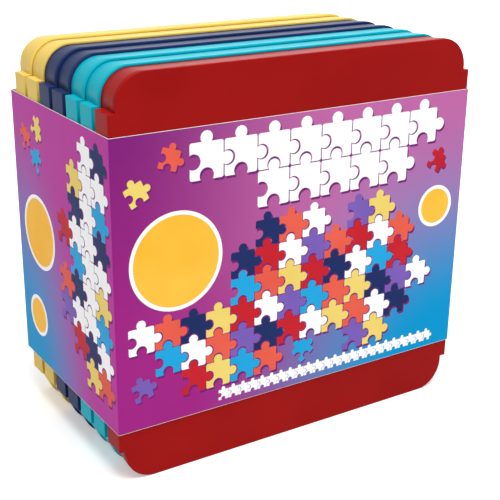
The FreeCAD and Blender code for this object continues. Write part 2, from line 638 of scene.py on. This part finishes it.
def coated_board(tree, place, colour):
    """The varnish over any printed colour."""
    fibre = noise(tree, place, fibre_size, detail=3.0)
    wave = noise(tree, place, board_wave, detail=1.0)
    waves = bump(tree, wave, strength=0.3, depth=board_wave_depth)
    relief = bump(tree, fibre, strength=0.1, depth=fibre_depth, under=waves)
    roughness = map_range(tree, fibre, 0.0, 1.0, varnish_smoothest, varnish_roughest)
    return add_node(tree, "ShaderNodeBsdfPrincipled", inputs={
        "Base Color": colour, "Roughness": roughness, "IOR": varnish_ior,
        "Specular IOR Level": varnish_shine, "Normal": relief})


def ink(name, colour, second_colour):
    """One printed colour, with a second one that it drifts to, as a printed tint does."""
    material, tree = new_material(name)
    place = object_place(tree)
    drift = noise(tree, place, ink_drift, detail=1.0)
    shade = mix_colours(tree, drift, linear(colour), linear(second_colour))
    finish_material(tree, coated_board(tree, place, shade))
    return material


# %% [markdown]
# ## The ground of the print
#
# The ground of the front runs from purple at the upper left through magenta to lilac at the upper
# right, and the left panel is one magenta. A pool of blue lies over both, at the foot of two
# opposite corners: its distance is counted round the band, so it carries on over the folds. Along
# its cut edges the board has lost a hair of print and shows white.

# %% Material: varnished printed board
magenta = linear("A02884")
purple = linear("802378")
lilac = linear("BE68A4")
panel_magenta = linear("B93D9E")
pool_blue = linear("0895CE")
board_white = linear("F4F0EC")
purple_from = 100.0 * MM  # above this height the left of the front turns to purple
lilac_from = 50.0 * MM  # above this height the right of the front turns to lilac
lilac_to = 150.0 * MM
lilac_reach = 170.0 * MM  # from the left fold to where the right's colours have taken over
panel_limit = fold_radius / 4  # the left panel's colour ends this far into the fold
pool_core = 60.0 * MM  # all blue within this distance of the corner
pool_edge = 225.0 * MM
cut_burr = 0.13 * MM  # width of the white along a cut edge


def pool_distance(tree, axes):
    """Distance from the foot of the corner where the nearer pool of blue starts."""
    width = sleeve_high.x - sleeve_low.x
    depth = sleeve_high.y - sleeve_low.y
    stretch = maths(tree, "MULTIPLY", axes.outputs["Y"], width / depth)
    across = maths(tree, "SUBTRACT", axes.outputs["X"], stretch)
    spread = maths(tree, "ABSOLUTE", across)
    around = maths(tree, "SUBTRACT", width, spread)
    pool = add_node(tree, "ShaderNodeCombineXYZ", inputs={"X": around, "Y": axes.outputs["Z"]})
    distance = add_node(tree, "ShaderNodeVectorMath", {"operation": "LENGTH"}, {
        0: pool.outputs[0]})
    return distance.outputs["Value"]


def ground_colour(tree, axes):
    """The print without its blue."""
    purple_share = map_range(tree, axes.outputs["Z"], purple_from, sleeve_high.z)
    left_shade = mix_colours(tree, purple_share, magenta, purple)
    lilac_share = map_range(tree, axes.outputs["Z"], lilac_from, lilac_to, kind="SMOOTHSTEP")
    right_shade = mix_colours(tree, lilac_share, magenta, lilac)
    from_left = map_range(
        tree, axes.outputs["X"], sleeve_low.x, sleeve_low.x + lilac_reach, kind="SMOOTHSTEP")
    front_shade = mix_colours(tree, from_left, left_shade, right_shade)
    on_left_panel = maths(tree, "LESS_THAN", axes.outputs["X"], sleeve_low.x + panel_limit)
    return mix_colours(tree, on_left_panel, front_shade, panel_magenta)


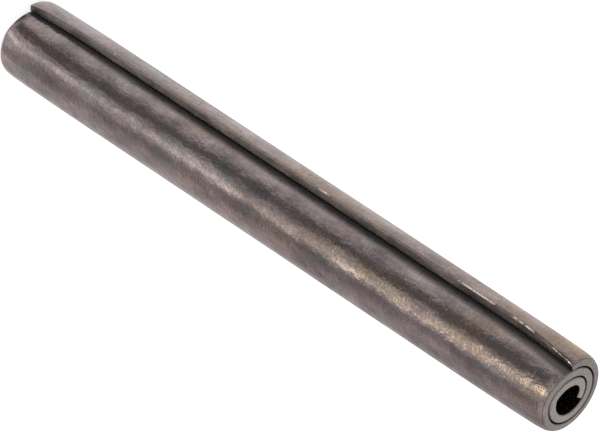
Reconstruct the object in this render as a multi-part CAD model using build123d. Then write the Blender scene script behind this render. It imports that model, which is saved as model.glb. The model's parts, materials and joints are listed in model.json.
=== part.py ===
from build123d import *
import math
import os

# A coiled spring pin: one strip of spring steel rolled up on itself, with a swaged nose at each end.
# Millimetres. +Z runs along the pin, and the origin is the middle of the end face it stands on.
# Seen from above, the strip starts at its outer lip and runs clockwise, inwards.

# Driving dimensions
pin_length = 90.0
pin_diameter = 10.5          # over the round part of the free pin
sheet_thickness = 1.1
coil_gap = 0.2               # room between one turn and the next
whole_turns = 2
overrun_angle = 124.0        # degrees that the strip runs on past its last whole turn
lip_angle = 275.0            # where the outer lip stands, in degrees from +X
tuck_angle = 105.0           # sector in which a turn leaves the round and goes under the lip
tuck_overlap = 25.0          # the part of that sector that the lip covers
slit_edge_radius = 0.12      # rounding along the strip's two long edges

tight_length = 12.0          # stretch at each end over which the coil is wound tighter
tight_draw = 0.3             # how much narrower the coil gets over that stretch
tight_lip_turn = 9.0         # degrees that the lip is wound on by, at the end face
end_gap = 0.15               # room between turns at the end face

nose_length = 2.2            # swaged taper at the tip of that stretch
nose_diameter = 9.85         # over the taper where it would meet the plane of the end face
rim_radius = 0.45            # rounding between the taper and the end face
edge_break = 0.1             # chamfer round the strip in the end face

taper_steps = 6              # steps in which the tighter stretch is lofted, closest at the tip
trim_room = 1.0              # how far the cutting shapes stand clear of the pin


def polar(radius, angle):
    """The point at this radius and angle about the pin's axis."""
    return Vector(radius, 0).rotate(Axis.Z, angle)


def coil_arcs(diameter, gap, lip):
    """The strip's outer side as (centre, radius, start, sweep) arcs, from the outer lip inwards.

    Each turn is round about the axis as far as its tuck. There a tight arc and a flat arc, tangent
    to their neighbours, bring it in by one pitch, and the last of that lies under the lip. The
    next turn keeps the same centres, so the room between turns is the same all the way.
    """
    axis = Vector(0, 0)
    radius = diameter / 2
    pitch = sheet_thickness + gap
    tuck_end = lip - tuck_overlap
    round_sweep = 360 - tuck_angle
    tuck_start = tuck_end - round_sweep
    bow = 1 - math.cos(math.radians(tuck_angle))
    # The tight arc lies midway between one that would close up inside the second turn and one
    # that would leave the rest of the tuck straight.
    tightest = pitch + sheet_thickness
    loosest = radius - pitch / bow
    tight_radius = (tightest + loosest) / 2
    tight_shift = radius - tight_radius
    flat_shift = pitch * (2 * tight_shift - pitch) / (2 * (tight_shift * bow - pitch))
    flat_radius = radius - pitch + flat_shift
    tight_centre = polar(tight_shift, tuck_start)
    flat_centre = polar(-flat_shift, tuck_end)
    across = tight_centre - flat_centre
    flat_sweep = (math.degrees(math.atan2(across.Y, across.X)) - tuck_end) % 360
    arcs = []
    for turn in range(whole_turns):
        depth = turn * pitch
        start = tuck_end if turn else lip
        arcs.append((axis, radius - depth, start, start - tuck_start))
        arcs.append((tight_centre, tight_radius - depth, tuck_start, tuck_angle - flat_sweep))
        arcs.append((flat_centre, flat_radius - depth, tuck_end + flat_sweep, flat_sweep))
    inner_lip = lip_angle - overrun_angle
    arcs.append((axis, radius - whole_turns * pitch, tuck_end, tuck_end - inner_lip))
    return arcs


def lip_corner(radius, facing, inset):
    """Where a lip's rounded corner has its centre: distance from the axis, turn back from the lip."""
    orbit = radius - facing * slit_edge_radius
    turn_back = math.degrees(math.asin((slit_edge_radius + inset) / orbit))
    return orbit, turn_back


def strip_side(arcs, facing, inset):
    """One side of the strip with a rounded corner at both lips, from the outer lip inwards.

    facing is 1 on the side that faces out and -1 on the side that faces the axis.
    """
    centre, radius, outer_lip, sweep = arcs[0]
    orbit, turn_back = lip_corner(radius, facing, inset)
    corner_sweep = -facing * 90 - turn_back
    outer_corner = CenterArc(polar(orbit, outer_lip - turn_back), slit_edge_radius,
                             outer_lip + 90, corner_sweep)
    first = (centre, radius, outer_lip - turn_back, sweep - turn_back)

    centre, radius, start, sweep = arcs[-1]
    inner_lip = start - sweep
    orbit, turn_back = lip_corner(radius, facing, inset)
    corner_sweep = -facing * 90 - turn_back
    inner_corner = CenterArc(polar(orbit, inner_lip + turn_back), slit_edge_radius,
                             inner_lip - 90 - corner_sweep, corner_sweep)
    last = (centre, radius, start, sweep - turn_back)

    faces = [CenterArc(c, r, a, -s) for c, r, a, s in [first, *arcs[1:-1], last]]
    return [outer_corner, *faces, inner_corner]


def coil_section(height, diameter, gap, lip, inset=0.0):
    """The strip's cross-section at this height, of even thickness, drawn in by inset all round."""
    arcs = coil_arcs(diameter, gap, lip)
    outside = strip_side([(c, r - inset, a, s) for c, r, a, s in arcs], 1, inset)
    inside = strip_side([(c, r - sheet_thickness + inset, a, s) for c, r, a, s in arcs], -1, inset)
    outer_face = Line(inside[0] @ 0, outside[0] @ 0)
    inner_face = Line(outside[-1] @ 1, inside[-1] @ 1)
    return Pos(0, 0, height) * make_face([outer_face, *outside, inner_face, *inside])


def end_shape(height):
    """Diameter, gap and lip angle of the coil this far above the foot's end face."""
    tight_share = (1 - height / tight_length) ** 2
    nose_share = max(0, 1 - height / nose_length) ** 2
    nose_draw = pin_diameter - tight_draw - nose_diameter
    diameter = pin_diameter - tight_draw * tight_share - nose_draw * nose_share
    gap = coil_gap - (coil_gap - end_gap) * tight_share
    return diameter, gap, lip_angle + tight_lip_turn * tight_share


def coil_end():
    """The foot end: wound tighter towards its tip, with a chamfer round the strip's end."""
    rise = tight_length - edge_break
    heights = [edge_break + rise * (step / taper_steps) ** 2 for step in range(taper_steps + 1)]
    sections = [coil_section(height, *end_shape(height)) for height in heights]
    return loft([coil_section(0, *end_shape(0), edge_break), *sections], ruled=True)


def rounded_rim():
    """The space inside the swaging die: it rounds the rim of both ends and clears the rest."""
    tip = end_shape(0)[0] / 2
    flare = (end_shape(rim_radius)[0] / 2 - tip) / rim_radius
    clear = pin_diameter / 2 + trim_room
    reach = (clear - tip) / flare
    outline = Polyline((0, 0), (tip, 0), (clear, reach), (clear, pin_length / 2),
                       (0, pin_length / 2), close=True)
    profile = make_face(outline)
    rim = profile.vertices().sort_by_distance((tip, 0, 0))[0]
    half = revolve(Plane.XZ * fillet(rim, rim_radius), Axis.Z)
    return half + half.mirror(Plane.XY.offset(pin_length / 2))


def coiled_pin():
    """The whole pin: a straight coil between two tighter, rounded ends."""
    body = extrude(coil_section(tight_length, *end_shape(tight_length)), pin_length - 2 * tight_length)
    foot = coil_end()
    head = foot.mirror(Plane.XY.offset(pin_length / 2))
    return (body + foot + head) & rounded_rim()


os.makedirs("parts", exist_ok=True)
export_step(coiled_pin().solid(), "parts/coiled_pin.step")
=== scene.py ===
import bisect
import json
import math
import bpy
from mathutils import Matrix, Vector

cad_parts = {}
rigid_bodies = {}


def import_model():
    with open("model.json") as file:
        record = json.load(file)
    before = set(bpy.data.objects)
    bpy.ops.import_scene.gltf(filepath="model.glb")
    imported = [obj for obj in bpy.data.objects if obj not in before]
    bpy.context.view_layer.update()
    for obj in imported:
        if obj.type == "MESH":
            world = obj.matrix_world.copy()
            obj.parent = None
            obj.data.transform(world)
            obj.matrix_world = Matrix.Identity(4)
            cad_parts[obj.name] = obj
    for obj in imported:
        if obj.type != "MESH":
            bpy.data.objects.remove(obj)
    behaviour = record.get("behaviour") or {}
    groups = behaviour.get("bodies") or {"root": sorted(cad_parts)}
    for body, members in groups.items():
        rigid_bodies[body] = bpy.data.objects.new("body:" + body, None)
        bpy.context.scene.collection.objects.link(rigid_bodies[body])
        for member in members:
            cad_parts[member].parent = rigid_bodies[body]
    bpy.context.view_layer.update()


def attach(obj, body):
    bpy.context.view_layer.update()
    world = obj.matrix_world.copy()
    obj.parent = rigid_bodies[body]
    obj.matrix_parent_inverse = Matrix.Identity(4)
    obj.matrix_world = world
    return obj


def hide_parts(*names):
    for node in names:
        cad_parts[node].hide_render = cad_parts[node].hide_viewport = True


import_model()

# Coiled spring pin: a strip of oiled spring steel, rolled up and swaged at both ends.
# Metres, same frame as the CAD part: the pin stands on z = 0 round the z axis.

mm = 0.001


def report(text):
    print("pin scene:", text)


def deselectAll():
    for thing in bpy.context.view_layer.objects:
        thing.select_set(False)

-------

- What is expected -
From the line containing "bpy.context.scene.collection.objects.link(rigid_bodies[body])" down to the final line of the data, write out every line exactly; both the first and last of these belong in your answer, and nothing else does.

- Full output -
        bpy.context.scene.collection.objects.link(rigid_bodies[body])
        for member in members:
            cad_parts[member].parent = rigid_bodies[body]
    bpy.context.view_layer.update()


def attach(obj, body):
    bpy.context.view_layer.update()
    world = obj.matrix_world.copy()
    obj.parent = rigid_bodies[body]
    obj.matrix_parent_inverse = Matrix.Identity(4)
    obj.matrix_world = world
    return obj


def hide_parts(*names):
    for node in names:
        cad_parts[node].hide_render = cad_parts[node].hide_viewport = True


import_model()

# Coiled spring pin: a strip of oiled spring steel, rolled up and swaged at both ends.
# Metres, same frame as the CAD part: the pin stands on z = 0 round the z axis.

mm = 0.001


def report(text):
    print("pin scene:", text)


def deselectAll():
    for thing in bpy.context.view_layer.objects:
        thing.select_set(False)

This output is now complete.